Le système de retraite actuel, complexe et inégal, fait face à des problèmes structurels : il pèse de plus en plus sur les finances publiques du pays, alors même que les prestations sont faibles et que le pays fait face à une forte pauvreté des personnes âgées, dans un contexte de vieillissement de la population. Face à ce constat, de nombreux experts (FMI, OCDE mais aussi institutions mexicaines) préconisent une réforme du système actuel, notamment pour augmenter les taux de contributions et par conséquent, les taux de remplacement des retraites. Si le gouvernement a manifesté une volonté de mettre en place une réforme en seconde partie de mandat, le contenu de celle-ci n’est pas encore connu en détails. Seules deux mesures ont déjà été annoncées : l’instauration d’une retraite universelle pour tous les plus de 68 ans et une réforme du régime d’investissement des Afores.

 



[1] Entre 2003 et 2014, moins d’1% des travailleurs ont choisi le système par comptes individuels.

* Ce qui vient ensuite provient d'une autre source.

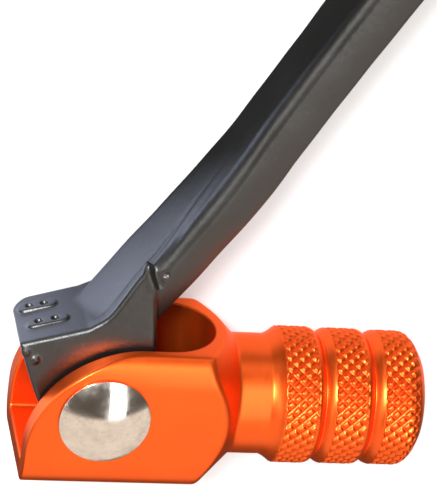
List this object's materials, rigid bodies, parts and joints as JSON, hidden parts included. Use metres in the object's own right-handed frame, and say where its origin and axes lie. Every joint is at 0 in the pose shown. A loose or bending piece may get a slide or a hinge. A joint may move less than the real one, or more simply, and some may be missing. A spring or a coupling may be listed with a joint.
{
  "type": "gear shift lever",
  "caption": "Bowed forged gear shift lever for an off-road motorcycle, with a splined pinch-clamp hub and a spring-returned folding toe tip with knurled grip rings.",
  "frame": {"origin": "centre of the splined bore in the hub, midway between the hub's two side faces", "axes": "+X along the bore and parallel to the toe tip, toward its knurled end; +Y from the toe tip toward the hub; +Z along the tip's pivot rivet, domed head up"},
  "size_m": [0.0678, 0.1667, 0.028],
  "materials": {
    "lever_paint": "satin black powder coat",
    "tip_anodised": "orange anodised, satin",
    "rivet_steel": "nickel plated, satin",
    "washer_steel": "zinc plated",
    "bush_bronze": "sintered",
    "spring_steel": "drawn wire",
    "bolt_steel": "zinc plated"
  },
  "bodies": {
    "lever": {"lever_arm": "lever_paint", "pivot_bush": "bush_bronze", "thrust_washer_upper": "washer_steel", "thrust_washer_lower": "washer_steel", "return_spring": "spring_steel", "pinch_bolt": "bolt_steel", "pinch_washer": "washer_steel"},
    "tip": {"tip_body": "tip_anodised", "pivot_rivet": "rivet_steel", "rivet_washer": "washer_steel"}
  },
  "joints": [
    {"name": "tip_fold", "type": "hinge", "parent": "lever", "child": "tip", "pos_m": [-0.04725, -0.1371, -0.0024], "axis": [0, 0, 1], "range_deg": [0, 26], "stiffness_Nm_per_rad": 0.5, "springref_deg": -45.84, "deforming": ["return_spring"]}
  ]
}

[2] Pension de retraite accordée en contreparte de cotisations. Elle s’oppose aux pensions dites « non-contributives », généralement faibles en montant et réservées aux populations les plus pauvres.

[3] Ici, le taux de pauvreté est calculé comme la part de la population ayant des revenus inférieurs à la moitié du salaire médian. Ce taux est autour de 17% pour la population totale.

[4] L’aide sera cependant maintenue pour les retraités entre 65 et 68 ans qui bénéficient déjà du programme.